# [Supplied information]
>>>>>
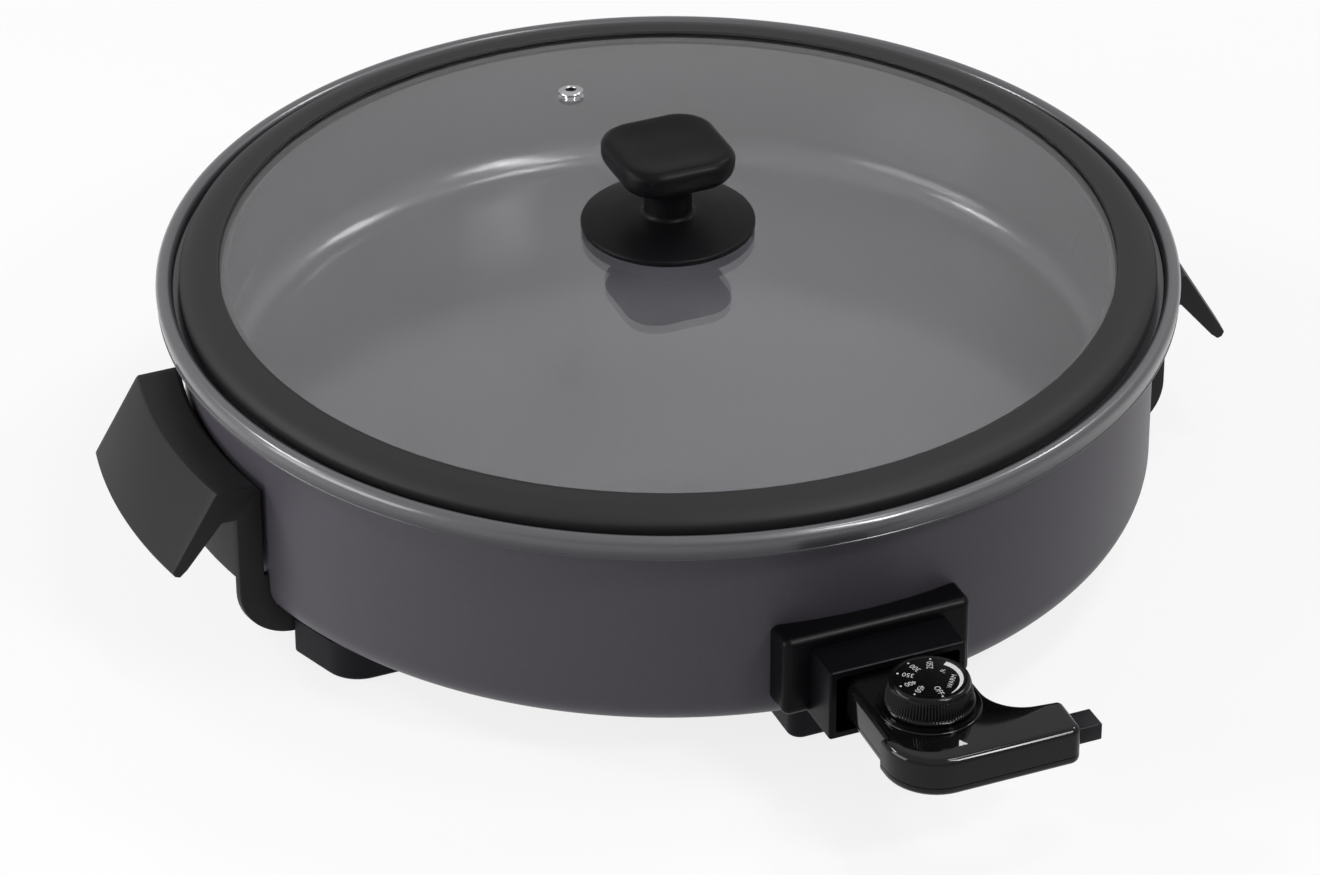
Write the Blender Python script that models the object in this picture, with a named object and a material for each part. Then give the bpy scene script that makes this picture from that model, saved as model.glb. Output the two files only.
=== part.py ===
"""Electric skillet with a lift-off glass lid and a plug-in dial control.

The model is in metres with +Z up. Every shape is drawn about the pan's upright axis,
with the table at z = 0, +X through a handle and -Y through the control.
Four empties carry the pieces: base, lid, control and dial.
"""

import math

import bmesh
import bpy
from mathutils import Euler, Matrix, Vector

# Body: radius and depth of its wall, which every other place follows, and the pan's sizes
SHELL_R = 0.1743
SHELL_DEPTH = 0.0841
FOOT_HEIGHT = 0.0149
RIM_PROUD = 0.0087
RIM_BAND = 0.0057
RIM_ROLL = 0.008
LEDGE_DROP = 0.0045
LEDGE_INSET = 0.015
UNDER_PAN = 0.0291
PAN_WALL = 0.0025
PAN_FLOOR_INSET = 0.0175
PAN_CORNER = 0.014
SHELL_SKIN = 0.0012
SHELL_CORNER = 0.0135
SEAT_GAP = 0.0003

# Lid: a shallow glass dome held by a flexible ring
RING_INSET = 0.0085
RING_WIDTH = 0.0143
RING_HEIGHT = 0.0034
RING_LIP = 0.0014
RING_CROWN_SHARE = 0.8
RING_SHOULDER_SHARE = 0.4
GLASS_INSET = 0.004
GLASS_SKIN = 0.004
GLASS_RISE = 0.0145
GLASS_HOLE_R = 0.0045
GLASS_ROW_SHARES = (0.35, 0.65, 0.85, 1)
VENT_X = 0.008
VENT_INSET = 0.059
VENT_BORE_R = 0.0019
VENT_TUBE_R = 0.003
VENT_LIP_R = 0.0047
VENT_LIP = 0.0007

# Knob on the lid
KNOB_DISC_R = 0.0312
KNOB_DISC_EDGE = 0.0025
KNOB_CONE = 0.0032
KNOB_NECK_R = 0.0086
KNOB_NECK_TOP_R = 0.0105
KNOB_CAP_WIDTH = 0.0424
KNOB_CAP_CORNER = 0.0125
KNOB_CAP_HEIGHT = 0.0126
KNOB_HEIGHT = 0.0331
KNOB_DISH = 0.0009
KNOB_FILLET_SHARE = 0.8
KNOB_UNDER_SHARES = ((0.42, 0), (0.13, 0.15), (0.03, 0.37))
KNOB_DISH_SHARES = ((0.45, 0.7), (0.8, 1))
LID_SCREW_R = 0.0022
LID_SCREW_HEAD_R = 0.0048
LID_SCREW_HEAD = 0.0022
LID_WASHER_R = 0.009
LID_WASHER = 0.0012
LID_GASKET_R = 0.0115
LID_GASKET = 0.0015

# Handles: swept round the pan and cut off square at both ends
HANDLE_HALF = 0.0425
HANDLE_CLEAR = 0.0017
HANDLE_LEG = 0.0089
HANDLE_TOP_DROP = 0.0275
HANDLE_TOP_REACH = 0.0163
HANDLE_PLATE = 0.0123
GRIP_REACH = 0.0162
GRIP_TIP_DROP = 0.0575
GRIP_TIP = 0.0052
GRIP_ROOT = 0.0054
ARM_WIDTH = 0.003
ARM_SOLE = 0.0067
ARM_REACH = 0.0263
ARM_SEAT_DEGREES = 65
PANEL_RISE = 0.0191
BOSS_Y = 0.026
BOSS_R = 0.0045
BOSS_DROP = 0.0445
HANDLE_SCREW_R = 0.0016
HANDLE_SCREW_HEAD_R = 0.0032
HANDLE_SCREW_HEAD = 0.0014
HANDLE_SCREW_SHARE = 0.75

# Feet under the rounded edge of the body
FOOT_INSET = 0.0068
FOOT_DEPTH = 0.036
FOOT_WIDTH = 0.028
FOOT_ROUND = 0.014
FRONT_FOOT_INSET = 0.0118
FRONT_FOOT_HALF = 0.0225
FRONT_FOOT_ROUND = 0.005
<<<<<
# [Exercise goal]
Copy down the material exactly as written.

# [Correct answer]
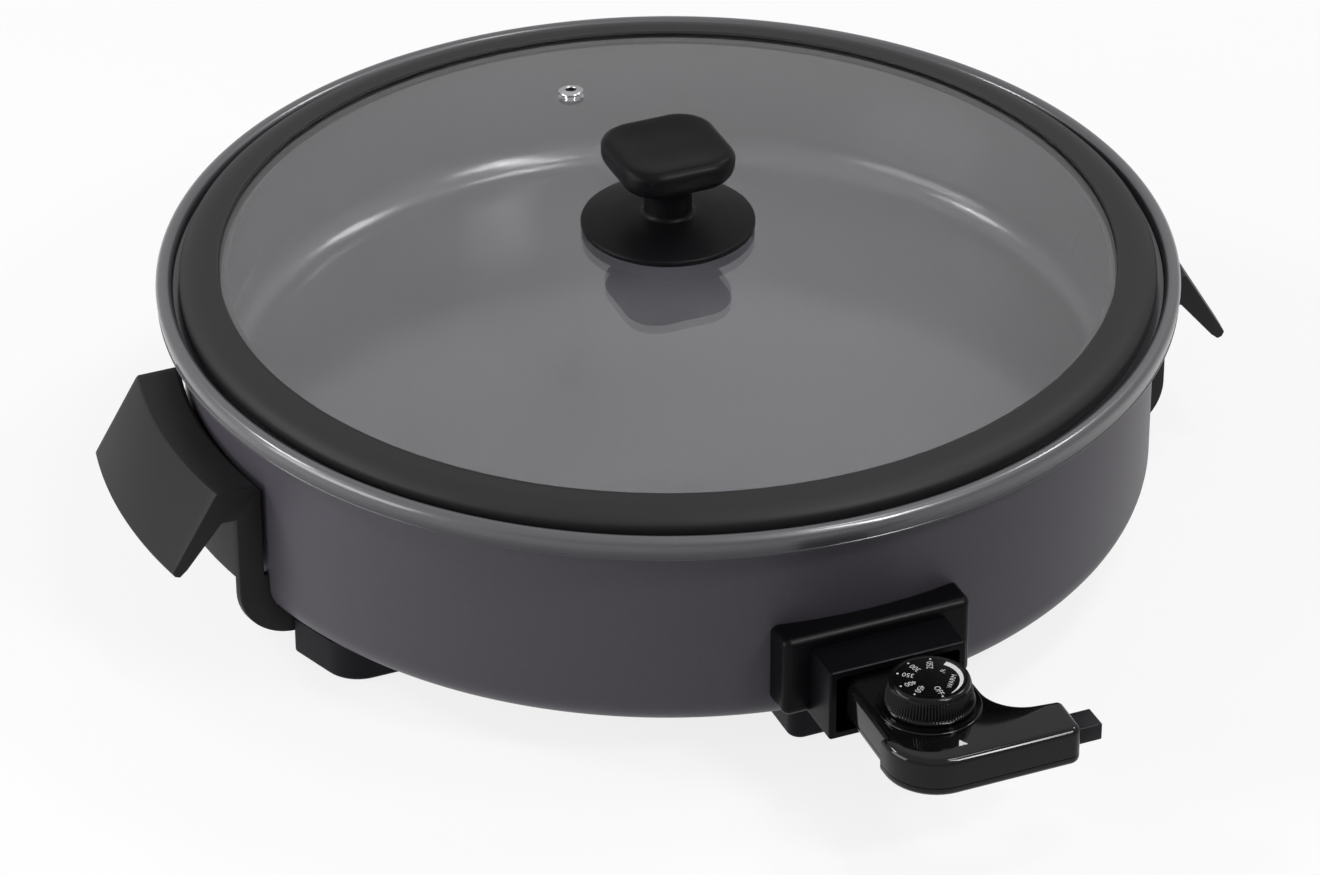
Write the Blender Python script that models the object in this picture, with a named object and a material for each part. Then give the bpy scene script that makes this picture from that model, saved as model.glb. Output the two files only.
=== part.py ===
"""Electric skillet with a lift-off glass lid and a plug-in dial control.

The model is in metres with +Z up. Every shape is drawn about the pan's upright axis,
with the table at z = 0, +X through a handle and -Y through the control.
Four empties carry the pieces: base, lid, control and dial.
"""

import math

import bmesh
import bpy
from mathutils import Euler, Matrix, Vector

# Body: radius and depth of its wall, which every other place follows, and the pan's sizes
SHELL_R = 0.1743
SHELL_DEPTH = 0.0841
FOOT_HEIGHT = 0.0149
RIM_PROUD = 0.0087
RIM_BAND = 0.0057
RIM_ROLL = 0.008
LEDGE_DROP = 0.0045
LEDGE_INSET = 0.015
UNDER_PAN = 0.0291
PAN_WALL = 0.0025
PAN_FLOOR_INSET = 0.0175
PAN_CORNER = 0.014
SHELL_SKIN = 0.0012
SHELL_CORNER = 0.0135
SEAT_GAP = 0.0003

# Lid: a shallow glass dome held by a flexible ring
RING_INSET = 0.0085
RING_WIDTH = 0.0143
RING_HEIGHT = 0.0034
RING_LIP = 0.0014
RING_CROWN_SHARE = 0.8
RING_SHOULDER_SHARE = 0.4
GLASS_INSET = 0.004
GLASS_SKIN = 0.004
GLASS_RISE = 0.0145
GLASS_HOLE_R = 0.0045
GLASS_ROW_SHARES = (0.35, 0.65, 0.85, 1)
VENT_X = 0.008
VENT_INSET = 0.059
VENT_BORE_R = 0.0019
VENT_TUBE_R = 0.003
VENT_LIP_R = 0.0047
VENT_LIP = 0.0007

# Knob on the lid
KNOB_DISC_R = 0.0312
KNOB_DISC_EDGE = 0.0025
KNOB_CONE = 0.0032
KNOB_NECK_R = 0.0086
KNOB_NECK_TOP_R = 0.0105
KNOB_CAP_WIDTH = 0.0424
KNOB_CAP_CORNER = 0.0125
KNOB_CAP_HEIGHT = 0.0126
KNOB_HEIGHT = 0.0331
KNOB_DISH = 0.0009
KNOB_FILLET_SHARE = 0.8
KNOB_UNDER_SHARES = ((0.42, 0), (0.13, 0.15), (0.03, 0.37))
KNOB_DISH_SHARES = ((0.45, 0.7), (0.8, 1))
LID_SCREW_R = 0.0022
LID_SCREW_HEAD_R = 0.0048
LID_SCREW_HEAD = 0.0022
LID_WASHER_R = 0.009
LID_WASHER = 0.0012
LID_GASKET_R = 0.0115
LID_GASKET = 0.0015

# Handles: swept round the pan and cut off square at both ends
HANDLE_HALF = 0.0425
HANDLE_CLEAR = 0.0017
HANDLE_LEG = 0.0089
HANDLE_TOP_DROP = 0.0275
HANDLE_TOP_REACH = 0.0163
HANDLE_PLATE = 0.0123
GRIP_REACH = 0.0162
GRIP_TIP_DROP = 0.0575
GRIP_TIP = 0.0052
GRIP_ROOT = 0.0054
ARM_WIDTH = 0.003
ARM_SOLE = 0.0067
ARM_REACH = 0.0263
ARM_SEAT_DEGREES = 65
PANEL_RISE = 0.0191
BOSS_Y = 0.026
BOSS_R = 0.0045
BOSS_DROP = 0.0445
HANDLE_SCREW_R = 0.0016
HANDLE_SCREW_HEAD_R = 0.0032
HANDLE_SCREW_HEAD = 0.0014
HANDLE_SCREW_SHARE = 0.75

# Feet under the rounded edge of the body
FOOT_INSET = 0.0068
FOOT_DEPTH = 0.036
FOOT_WIDTH = 0.028
FOOT_ROUND = 0.014
FRONT_FOOT_INSET = 0.0118
FRONT_FOOT_HALF = 0.0225
FRONT_FOOT_ROUND = 0.005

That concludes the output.